Former first-round pick Pascal Leclaire announced his retirement Monday, four days after turning 30. Leclaire, taken eighth overall by Columbus in 2001, cited hip injuries — a common complaint for modern-day goalies — as the reason. Leclaire appeared in 173 NHL games with Columbus and Ottawa. The Blue Jackets traded him to the Senators on March 4, 2009, in a package that returned Antoine Vermette. Less than three years later, Columbus wheeled Vermette to Phoenix, with Curtis McElhinney coming back in return. In McElhinney, the Blue Jackets might have found the reliable goalie they never had in Leclaire. Through 10 games for Springfield, Columbus’s AHL affiliate, the 29-year-old McElhinney had an 8-1-1 record with a 1.29 goals-against average and .955 save percentage, the best marks in the league.

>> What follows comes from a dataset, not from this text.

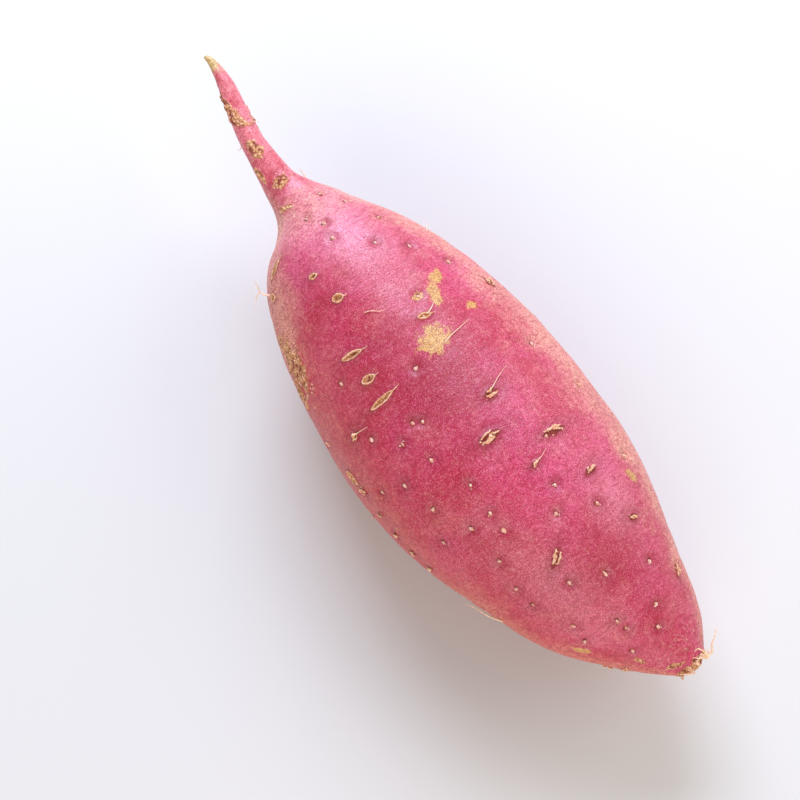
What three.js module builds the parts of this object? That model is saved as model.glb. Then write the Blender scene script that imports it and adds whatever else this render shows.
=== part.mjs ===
// A red-skinned sweet potato: one storage root, as dug, lying on its belly with its tail root on.
//
// Frame: millimetres, +Z up, +X from the tail root to the stem end. The origin is the middle of
// the root's bounding box, on the surface that the root lies on.
import * as THREE from 'three';

// How finely the skin is divided.
const RINGS = 88;       // cross-sections from the tip of the tail to the stem end
const POINTS = 40;      // points round each cross-section

// The root's girth at places along it, each cross-section square to X. `middle` is the Y of the
// section's centre and `half` its half width. `waist` is the height of its widest line above the
// surface, and the section goes `rise` above that line and `drop` below it.
const SECTIONS = [
  // tail root: a thin, slightly bent rootlet that lifts off the surface
  { along: -98.5, middle: 10.5, half: 0.8, waist: 42.0, rise: 0.8, drop: 0.8 },
  { along: -96.5, middle: 10.8, half: 1.2, waist: 41.7, rise: 1.2, drop: 1.2 },
  { along: -93.0, middle: 10.6, half: 1.8, waist: 40.8, rise: 1.8, drop: 1.8 },
  { along: -89.0, middle: 9.9, half: 2.4, waist: 39.8, rise: 2.4, drop: 2.4 },
  { along: -84.0, middle: 8.4, half: 2.7, waist: 38.5, rise: 2.7, drop: 2.7 },
  { along: -76.0, middle: 6.3, half: 3.1, waist: 37.0, rise: 3.1, drop: 3.1 },
  { along: -69.0, middle: 5.4, half: 3.7, waist: 35.6, rise: 3.7, drop: 3.7 },
  // neck, where the tail flares into the shoulder
  { along: -62.0, middle: 4.8, half: 4.8, waist: 34.0, rise: 4.7, drop: 4.8 },
  { along: -57.0, middle: 5.5, half: 6.5, waist: 32.8, rise: 6.2, drop: 6.4 },
  { along: -53.0, middle: 5.7, half: 8.8, waist: 32.2, rise: 8.4, drop: 8.6 },
  { along: -49.5, middle: 4.8, half: 11.5, waist: 31.7, rise: 11.0, drop: 11.0 },
  { along: -46.0, middle: 3.0, half: 15.0, waist: 31.3, rise: 14.2, drop: 14.2 },
  // shoulder
  { along: -42.0, middle: 2.2, half: 18.0, waist: 31.0, rise: 16.9, drop: 17.0 },
  { along: -36.0, middle: 2.0, half: 21.3, waist: 30.6, rise: 19.8, drop: 20.0 },
  { along: -28.0, middle: 1.8, half: 24.6, waist: 30.1, rise: 22.8, drop: 23.2 },
  { along: -18.0, middle: 1.5, half: 27.3, waist: 29.6, rise: 25.4, drop: 26.2 },
  // body
  { along: -8.0, middle: 1.0, half: 29.2, waist: 29.2, rise: 27.4, drop: 28.6 },
  { along: 4.0, middle: 0.3, half: 30.8, waist: 28.9, rise: 29.2, drop: 29.6 },
  { along: 16.0, middle: -0.3, half: 31.6, waist: 28.8, rise: 30.2, drop: 29.8 },
  { along: 28.0, middle: -0.4, half: 31.3, waist: 28.8, rise: 30.2, drop: 29.8 },
  { along: 40.0, middle: 0.1, half: 30.0, waist: 28.7, rise: 29.0, drop: 29.2 },
  { along: 52.0, middle: 0.7, half: 27.4, waist: 28.5, rise: 26.6, drop: 27.2 },
  { along: 64.0, middle: 0.5, half: 23.7, waist: 28.1, rise: 22.8, drop: 23.6 },
  { along: 74.0, middle: 0.8, half: 19.7, waist: 27.5, rise: 18.8, drop: 19.4 },
  // stem end, which is blunt
  { along: 82.0, middle: 2.1, half: 15.6, waist: 26.9, rise: 14.8, drop: 15.2 },
  { along: 88.0, middle: 3.3, half: 11.8, waist: 26.3, rise: 11.0, drop: 11.2 },
  { along: 92.0, middle: 3.8, half: 8.8, waist: 25.8, rise: 8.2, drop: 8.4 },
  { along: 95.0, middle: 4.0, half: 6.2, waist: 25.4, rise: 5.8, drop: 6.0 },
  { along: 97.2, middle: 4.5, half: 3.9, waist: 25.1, rise: 3.7, drop: 3.8 },
  { along: 98.4, middle: 4.8, half: 1.8, waist: 25.0, rise: 1.7, drop: 1.7 },
];

// Low swellings that run slowly round the root as it goes along, because a grown root is never
// quite oval. `depth` is a fraction of the girth, `lobes` how many fit round a section, `twist`
// how far they turn for each millimetre along, and `start` where they begin, both in radians.
const SWELLINGS = [
  { depth: 0.012, lobes: 2, twist: 0.055, start: 0.6 },
  { depth: 0.010, lobes: 3, twist: -0.040, start: 2.0 },
  { depth: 0.007, lobes: 5, twist: 0.070, start: 0.0 },
];

// A smooth line through one or more of the sections' measures.
function smoothLine(toPoint) {
  return new THREE.CatmullRomCurve3(SECTIONS.map(toPoint), false, 'catmullrom', 0.5);
}

const centreLine = smoothLine((s) => new THREE.Vector3(s.along, s.middle, s.waist));
const girthLine = smoothLine((s) => new THREE.Vector3(s.half, s.rise, s.drop));

function swelling(along, angle) {
  return SWELLINGS.reduce(
    (sum, w) => sum + w.depth * Math.sin(w.lobes * angle + w.twist * along + w.start),
    0,
  );
}

// One cross-section's points, counter-clockwise as seen from the stem end. The belly is pressed
// flat where it would go below the surface, which gives the patch that the root rests on.
function ring(t) {
  const centre = centreLine.getPoint(t);
  const girth = girthLine.getPoint(t);
  const points = [];
  for (let i = 0; i < POINTS; i++) {
    const angle = (2 * Math.PI * i) / POINTS;
    const full = 1 + swelling(centre.x, angle);
    const height = Math.sin(angle) >= 0 ? girth.y : girth.z;
    const y = centre.y + girth.x * Math.cos(angle) * full;
    const z = centre.z + height * Math.sin(angle) * full;
    points.push(new THREE.Vector3(centre.x, y, Math.max(z, 0)));
  }
  return points;
}

// The closed skin: a band of faces between each ring and the next, and a fan over each end.
function skinGeometry() {
  const rings = [];
  for (let r = 0; r < RINGS; r++) rings.push(ring(r / (RINGS - 1)));
  const vertices = rings.flat();
  vertices.push(centreLine.getPoint(0), centreLine.getPoint(1));
  const tailTip = vertices.length - 2;
  const stemEnd = vertices.length - 1;

  const faces = [];
  for (let i = 0; i < POINTS; i++) {
    const next = (i + 1) % POINTS;
    for (let r = 0; r < RINGS - 1; r++) {
      const here = r * POINTS;
      const ahead = here + POINTS;
      faces.push(here + i, here + next, ahead + next);
      faces.push(here + i, ahead + next, ahead + i);
    }
    const last = (RINGS - 1) * POINTS;
    faces.push(tailTip, next, i);
    faces.push(stemEnd, last + i, last + next);
  }

  const geometry = new THREE.BufferGeometry().setFromPoints(vertices);
  geometry.setIndex(faces);
  return geometry;
}

// Puts the middle of the box over the origin. The belly is at height 0 already.
function centreOverOrigin(geometry) {
  geometry.computeBoundingBox();
  const middle = geometry.boundingBox.getCenter(new THREE.Vector3());
  geometry.translate(-middle.x, -middle.y, 0);
  geometry.computeVertexNormals();
  return geometry;
}

const skin = new THREE.MeshStandardMaterial({ color: 0xc85572, roughness: 0.62, metalness: 0 });

const root = new THREE.Mesh(centreOverOrigin(skinGeometry()), skin);
root.name = 'sweet_potato';

const part = new THREE.Group();
part.add(root);

export default part;
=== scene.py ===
# %% [markdown]
# # A red-skinned sweet potato
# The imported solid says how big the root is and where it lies. This lesson gives it its looks: a
# thin rosy skin with pores, root scars and scabs, dry cork on them, and the hair roots that a dug
# root still carries. Nothing moves, so every piece rides on the one body, "root".

import math
import random

import bmesh
import bpy
import numpy as np
from mathutils import Matrix, Vector, noise
from mathutils.bvhtree import BVHTree


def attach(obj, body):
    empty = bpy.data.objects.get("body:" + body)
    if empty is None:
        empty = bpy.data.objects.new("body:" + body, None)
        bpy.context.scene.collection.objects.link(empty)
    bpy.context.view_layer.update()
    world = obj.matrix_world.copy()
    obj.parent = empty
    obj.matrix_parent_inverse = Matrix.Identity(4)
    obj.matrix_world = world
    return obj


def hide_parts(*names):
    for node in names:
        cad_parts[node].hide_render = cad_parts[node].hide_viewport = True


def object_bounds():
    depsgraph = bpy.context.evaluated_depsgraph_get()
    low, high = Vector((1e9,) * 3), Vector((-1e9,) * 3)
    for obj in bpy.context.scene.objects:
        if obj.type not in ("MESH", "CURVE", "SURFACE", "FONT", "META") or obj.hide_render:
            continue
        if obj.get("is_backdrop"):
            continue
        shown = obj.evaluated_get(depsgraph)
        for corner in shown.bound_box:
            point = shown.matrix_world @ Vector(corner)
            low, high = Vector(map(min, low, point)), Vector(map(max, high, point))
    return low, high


MM = 0.001
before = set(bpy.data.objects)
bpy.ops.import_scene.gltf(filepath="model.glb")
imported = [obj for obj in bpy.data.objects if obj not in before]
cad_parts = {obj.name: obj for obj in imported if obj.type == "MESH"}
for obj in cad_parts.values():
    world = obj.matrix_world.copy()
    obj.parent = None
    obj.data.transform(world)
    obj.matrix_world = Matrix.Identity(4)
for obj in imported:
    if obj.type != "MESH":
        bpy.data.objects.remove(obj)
cad_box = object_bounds()
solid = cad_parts["sweet_potato"]
low, high = cad_box
middle = (low + high) / 2
print("the root is", [round(side / MM, 1) for side in high - low], "mm")

# %% [markdown]
# ## The camera
# The root is seen from high above, a little from its stem end. A long lens keeps the far end from
# shrinking. The camera could be turned by hand, but here its place follows from the two angles and
# the width of its picture. It aims a little off the middle, so that the root lies in the frame as
# it would on a table below us.

# %% Place the camera
LENS, SENSOR = 85, 36
VIEW_AZIMUTH, VIEW_ELEVATION = math.radians(50), math.radians(75)
PICTURE_WIDTH = 200 * MM
AIM_OFFSET = Vector((1.45, -8.15, 1.65)) * MM


def add_object(name, data):
    """A new object in the scene, which shows that mesh, light or camera."""
    made = bpy.data.objects.new(name, data)
    bpy.context.scene.collection.objects.link(made)
    return made


back = Vector((
    math.sin(VIEW_AZIMUTH) * math.cos(VIEW_ELEVATION),
    -math.cos(VIEW_AZIMUTH) * math.cos(VIEW_ELEVATION),
    math.sin(VIEW_ELEVATION),
))
right = Vector((math.cos(VIEW_AZIMUTH), math.sin(VIEW_AZIMUTH), 0))
aim = middle + AIM_OFFSET

camera = add_object("camera", bpy.data.cameras.new("camera"))
camera.data.lens = LENS
camera.data.sensor_width = SENSOR
turned = Matrix((right, back.cross(right), back)).transposed()
camera.matrix_world = Matrix.Translation(aim + back * PICTURE_WIDTH * LENS / SENSOR) @ turned.to_4x4()
bpy.context.scene.camera = camera
bpy.context.scene.view_settings.view_transform = "Standard"
print("camera at", [round(c / MM) for c in camera.matrix_world.translation], "mm")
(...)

Looks as though the Springfield Falcons made the right move in promoting two-year assistant coach Brad Larsen to the top job. Larsen’s Falcons have featured airtight goaltending, solid defense, and balanced offense. Larsen’s stay in Springfield might not be too long if the Falcons continue to win. Like many successful coaches, the ex-NHLer was a grinder during his playing days in Colorado and Atlanta . . . The Boston Blades of the Canadian Women’s Hockey League will face off against players from the Russian national team this month. The first game will take place Nov. 27 at Somerville’s Veterans Memorial Rink. A day later, the teams will have a rematch at Lawrence Academy. For more information, visit boston.cwhl.ca/view/cwhlbostonblades . . . The World Junior Championships are just over a month away. This year’s tournament will take place in Ufa, Russia, starting Dec. 26. The Bruins could send six players: Dougie Hamilton, Malcolm Subban, Seth Griffith, Anthony Camara, Matt Grzelcyk, and Alexander Khokhlachev . . . The young people tell me that two of 2012’s smash hits are “We Are Never Ever Getting Back Together” and “Call Me Maybe.” Curious to know whether Taylor Swift and Carly Rae Jepsen ever believed they would provide the NHL lockout’s soundtrack.